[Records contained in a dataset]

---*---

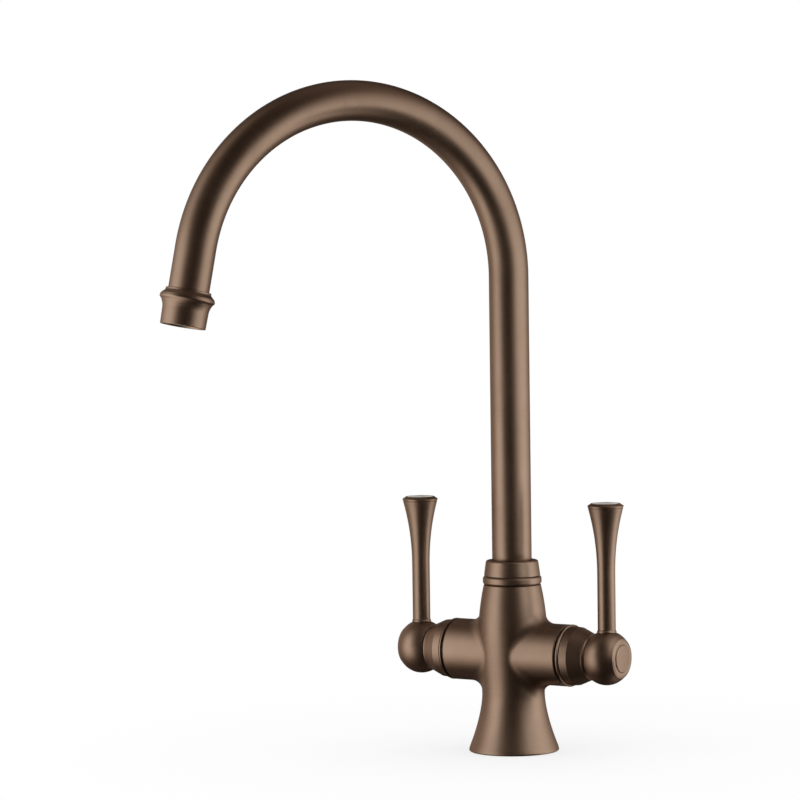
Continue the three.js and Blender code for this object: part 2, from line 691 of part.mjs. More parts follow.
// The drop is measured from the joint with the tube towards the rim.
function nozzleShell() {
  const ridge = NOZZLE_RIDGE_DROP;
  const hollow = NOZZLE_RIDGE_RADIUS - NOZZLE_SKIRT_RADIUS;
  const sweepIn = (drop) => {
    const share = (drop - ridge) / (NOZZLE_SKIRT_DROP - ridge);
    return NOZZLE_SKIRT_RADIUS + hollow * (1 - share) ** 2;
  };
  const outside = [
    [socketBore, 0],
    [NOZZLE_TOP_RADIUS, 0],
    [NOZZLE_TOP_RADIUS + NOZZLE_SWELL, ridge * NOZZLE_NECK_SHARE],
    [NOZZLE_RIDGE_RADIUS - NOZZLE_SWELL, ridge * NOZZLE_SWELL_SHARE],
    ...curvePoints(ridge, NOZZLE_SKIRT_DROP, NOZZLE_STEPS, sweepIn),
    [NOZZLE_RIM_RADIUS, NOZZLE_LENGTH - NOZZLE_EDGE],
    [NOZZLE_RIM_RADIUS - NOZZLE_EDGE / 2, NOZZLE_LENGTH],
  ];
  const inside = [
    [aeratorBore, NOZZLE_LENGTH],
    [aeratorBore, sealLow - AERATOR_SEAL_THICKNESS - FIT],
    [throat, sealLow - AERATOR_SEAL_THICKNESS - FIT],
    [throat, NOZZLE_SOCKET + FIT],
    [socketBore, NOZZLE_SOCKET + FIT],
  ];
  return turnedRing([...outside, ...inside].map(([radius, drop]) => [radius, -drop]));
}

function aeratorBody() {
  const face = NOZZLE_LENGTH - AERATOR_RECESS;
  const cup = turned([
    [0, -face],
    [AERATOR_RADIUS, -face],
    [AERATOR_RADIUS, -AERATOR_DROP],
    [AERATOR_RADIUS - AERATOR_WALL, -AERATOR_DROP],
    [AERATOR_RADIUS - AERATOR_WALL, AERATOR_FLOOR - face],
    [0, AERATOR_FLOOR - face],
  ], SIDES_SMALL);
  const jets = AERATOR_RINGS.flatMap(([radius, count]) => Array.from({ length: count }, (_, i) => {
    const angle = (2 * Math.PI * i) / count;
    const hole = rod(AERATOR_HOLE, -face - PAST, AERATOR_FLOOR - face + PAST, SIDES_JET);
    return hole.translate(radius * Math.cos(angle), radius * Math.sin(angle), 0);
  }));
  return surface(cut(solid(cup), ...jets.map(solid)));
}

function aeratorScreen() {
  const radius = AERATOR_RADIUS - AERATOR_WALL - FIT;
  const rest = NOZZLE_LENGTH - AERATOR_RECESS - AERATOR_FLOOR - FIT;
  return rod(radius, -rest, SCREEN_THICKNESS - rest, SIDES_SMALL);
}

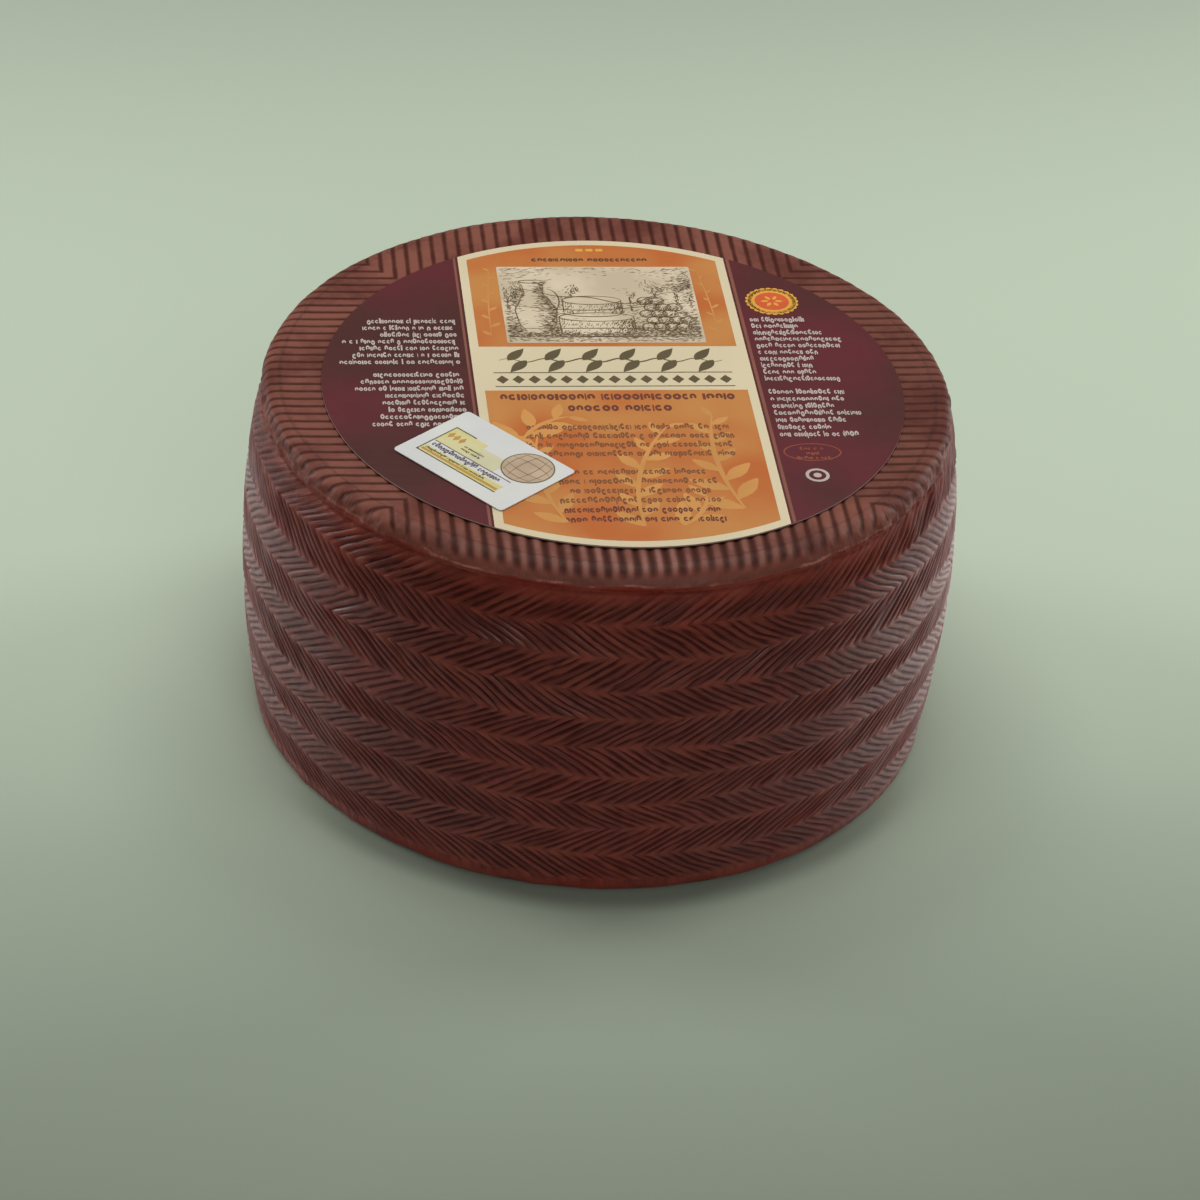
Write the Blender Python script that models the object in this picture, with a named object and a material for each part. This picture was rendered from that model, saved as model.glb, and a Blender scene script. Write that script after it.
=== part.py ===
"""A whole wheel of manchego cheese with its round paper label and a small paper sticker.

Units are metres and +Z is up. The origin is on the ground, under the middle of the wheel.
The front of the wheel is towards -Y, and the top of the label's print is towards +Y.
"""
import math

import bmesh
import bpy

MM = 0.001

# The wheel's turned form: it bulges at mid height and leans in to the top and the foot.
HEIGHT = 102.8 * MM
MID_RADIUS = 100.0 * MM
TOP_SHARE = 0.948
FOOT_SHARE = 0.959
TOP_ROUND = 6.0 * MM
FOOT_ROUND = 2.1 * MM

# The plait that the esparto-style mould presses into the side: rows of slanting strokes.
PLAIT_LOW = 4.6 * MM
PLAIT_HIGH = 97.0 * MM
PLAIT_ROWS = 10
STROKES = 183
STROKE_SLOPE = math.radians(33.0)
STROKE_DEPTH = 0.6 * MM

# The straight ridges that the pressing boards leave on the two flat faces.
RIDGE_PITCH = 3.82 * MM
RIDGE_DEPTH = 0.8 * MM
TOP_RIDGE_RADIUS = 89.0 * MM
FOOT_RIDGE_RADIUS = 92.6 * MM
LAND_LINES = 4
CORNER_ROOM = 1.5 * MM

# The smooth, uneven shoulder between the plait and the ridges.
SHOULDER_COLUMNS = 122
TOP_SHOULDER_ANGLES = (18.0, 45.0, 70.0)
FOOT_SHOULDER_ANGLES = (0.0, 48.0)
UNEVENNESS = 0.3 * MM

# The paper label and the sticker on it.
PAPER_GAP = 0.3 * MM
LABEL_RADIUS = 79.7 * MM
LABEL_THICKNESS = 0.3 * MM
LABEL_CENTRE = (0.9 * MM, -3.9 * MM)
LABEL_SEGMENTS = 112
STICKER_LENGTH = 40.1 * MM
STICKER_WIDTH = 28.2 * MM
STICKER_THICKNESS = 0.25 * MM
STICKER_CENTRE = (-37.5 * MM, -42.7 * MM)
STICKER_TURN = math.radians(-49.0)
STICKER_CORNER = 1.2 * MM
CORNER_STEPS = 3

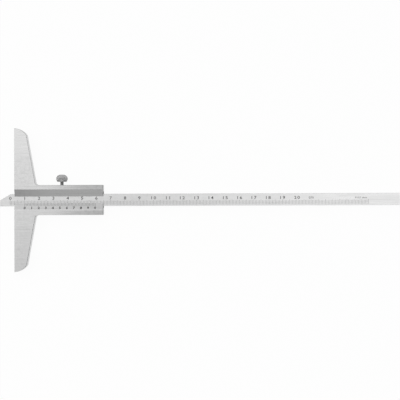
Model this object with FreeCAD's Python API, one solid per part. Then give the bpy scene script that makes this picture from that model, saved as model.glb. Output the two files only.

---*---

● **Exercise task**:
Give an exact repetition of all the material.

● **Result below**:
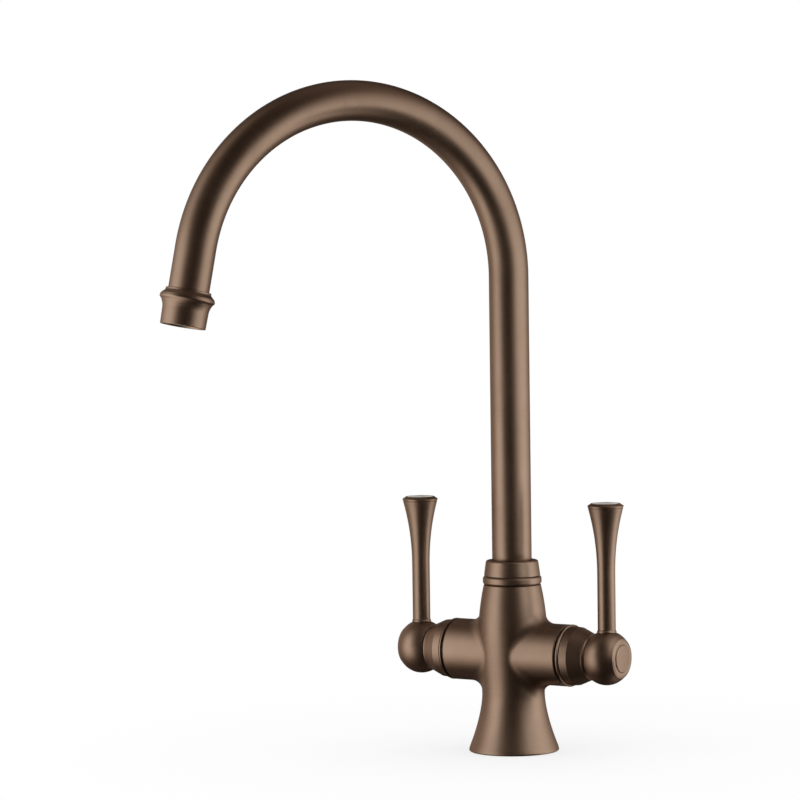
Continue the three.js and Blender code for this object: part 2, from line 691 of part.mjs. More parts follow.
// The drop is measured from the joint with the tube towards the rim.
function nozzleShell() {
  const ridge = NOZZLE_RIDGE_DROP;
  const hollow = NOZZLE_RIDGE_RADIUS - NOZZLE_SKIRT_RADIUS;
  const sweepIn = (drop) => {
    const share = (drop - ridge) / (NOZZLE_SKIRT_DROP - ridge);
    return NOZZLE_SKIRT_RADIUS + hollow * (1 - share) ** 2;
  };
  const outside = [
    [socketBore, 0],
    [NOZZLE_TOP_RADIUS, 0],
    [NOZZLE_TOP_RADIUS + NOZZLE_SWELL, ridge * NOZZLE_NECK_SHARE],
    [NOZZLE_RIDGE_RADIUS - NOZZLE_SWELL, ridge * NOZZLE_SWELL_SHARE],
    ...curvePoints(ridge, NOZZLE_SKIRT_DROP, NOZZLE_STEPS, sweepIn),
    [NOZZLE_RIM_RADIUS, NOZZLE_LENGTH - NOZZLE_EDGE],
    [NOZZLE_RIM_RADIUS - NOZZLE_EDGE / 2, NOZZLE_LENGTH],
  ];
  const inside = [
    [aeratorBore, NOZZLE_LENGTH],
    [aeratorBore, sealLow - AERATOR_SEAL_THICKNESS - FIT],
    [throat, sealLow - AERATOR_SEAL_THICKNESS - FIT],
    [throat, NOZZLE_SOCKET + FIT],
    [socketBore, NOZZLE_SOCKET + FIT],
  ];
  return turnedRing([...outside, ...inside].map(([radius, drop]) => [radius, -drop]));
}

function aeratorBody() {
  const face = NOZZLE_LENGTH - AERATOR_RECESS;
  const cup = turned([
    [0, -face],
    [AERATOR_RADIUS, -face],
    [AERATOR_RADIUS, -AERATOR_DROP],
    [AERATOR_RADIUS - AERATOR_WALL, -AERATOR_DROP],
    [AERATOR_RADIUS - AERATOR_WALL, AERATOR_FLOOR - face],
    [0, AERATOR_FLOOR - face],
  ], SIDES_SMALL);
  const jets = AERATOR_RINGS.flatMap(([radius, count]) => Array.from({ length: count }, (_, i) => {
    const angle = (2 * Math.PI * i) / count;
    const hole = rod(AERATOR_HOLE, -face - PAST, AERATOR_FLOOR - face + PAST, SIDES_JET);
    return hole.translate(radius * Math.cos(angle), radius * Math.sin(angle), 0);
  }));
  return surface(cut(solid(cup), ...jets.map(solid)));
}

function aeratorScreen() {
  const radius = AERATOR_RADIUS - AERATOR_WALL - FIT;
  const rest = NOZZLE_LENGTH - AERATOR_RECESS - AERATOR_FLOOR - FIT;
  return rod(radius, -rest, SCREEN_THICKNESS - rest, SIDES_SMALL);
}

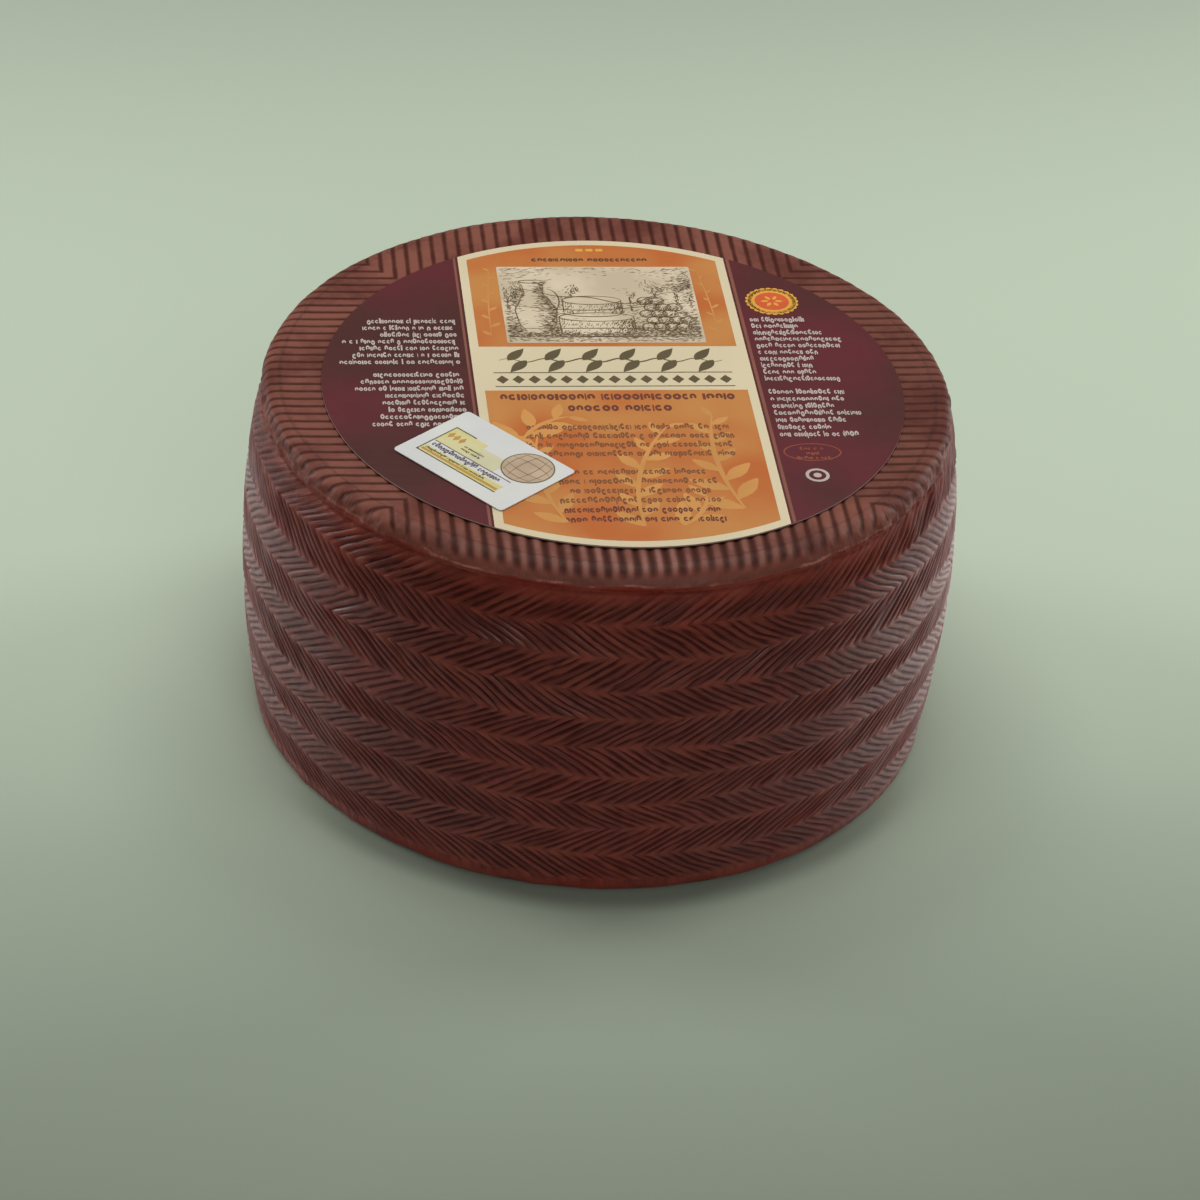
Write the Blender Python script that models the object in this picture, with a named object and a material for each part. This picture was rendered from that model, saved as model.glb, and a Blender scene script. Write that script after it.
=== part.py ===
"""A whole wheel of manchego cheese with its round paper label and a small paper sticker.

Units are metres and +Z is up. The origin is on the ground, under the middle of the wheel.
The front of the wheel is towards -Y, and the top of the label's print is towards +Y.
"""
import math

import bmesh
import bpy

MM = 0.001

# The wheel's turned form: it bulges at mid height and leans in to the top and the foot.
HEIGHT = 102.8 * MM
MID_RADIUS = 100.0 * MM
TOP_SHARE = 0.948
FOOT_SHARE = 0.959
TOP_ROUND = 6.0 * MM
FOOT_ROUND = 2.1 * MM

# The plait that the esparto-style mould presses into the side: rows of slanting strokes.
PLAIT_LOW = 4.6 * MM
PLAIT_HIGH = 97.0 * MM
PLAIT_ROWS = 10
STROKES = 183
STROKE_SLOPE = math.radians(33.0)
STROKE_DEPTH = 0.6 * MM

# The straight ridges that the pressing boards leave on the two flat faces.
RIDGE_PITCH = 3.82 * MM
RIDGE_DEPTH = 0.8 * MM
TOP_RIDGE_RADIUS = 89.0 * MM
FOOT_RIDGE_RADIUS = 92.6 * MM
LAND_LINES = 4
CORNER_ROOM = 1.5 * MM

# The smooth, uneven shoulder between the plait and the ridges.
SHOULDER_COLUMNS = 122
TOP_SHOULDER_ANGLES = (18.0, 45.0, 70.0)
FOOT_SHOULDER_ANGLES = (0.0, 48.0)
UNEVENNESS = 0.3 * MM

# The paper label and the sticker on it.
PAPER_GAP = 0.3 * MM
LABEL_RADIUS = 79.7 * MM
LABEL_THICKNESS = 0.3 * MM
LABEL_CENTRE = (0.9 * MM, -3.9 * MM)
LABEL_SEGMENTS = 112
STICKER_LENGTH = 40.1 * MM
STICKER_WIDTH = 28.2 * MM
STICKER_THICKNESS = 0.25 * MM
STICKER_CENTRE = (-37.5 * MM, -42.7 * MM)
STICKER_TURN = math.radians(-49.0)
STICKER_CORNER = 1.2 * MM
CORNER_STEPS = 3

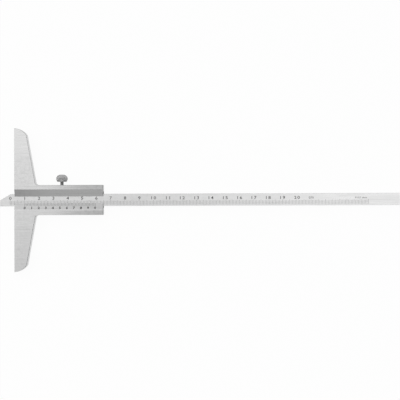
Model this object with FreeCAD's Python API, one solid per part. Then give the bpy scene script that makes this picture from that model, saved as model.glb. Output the two files only.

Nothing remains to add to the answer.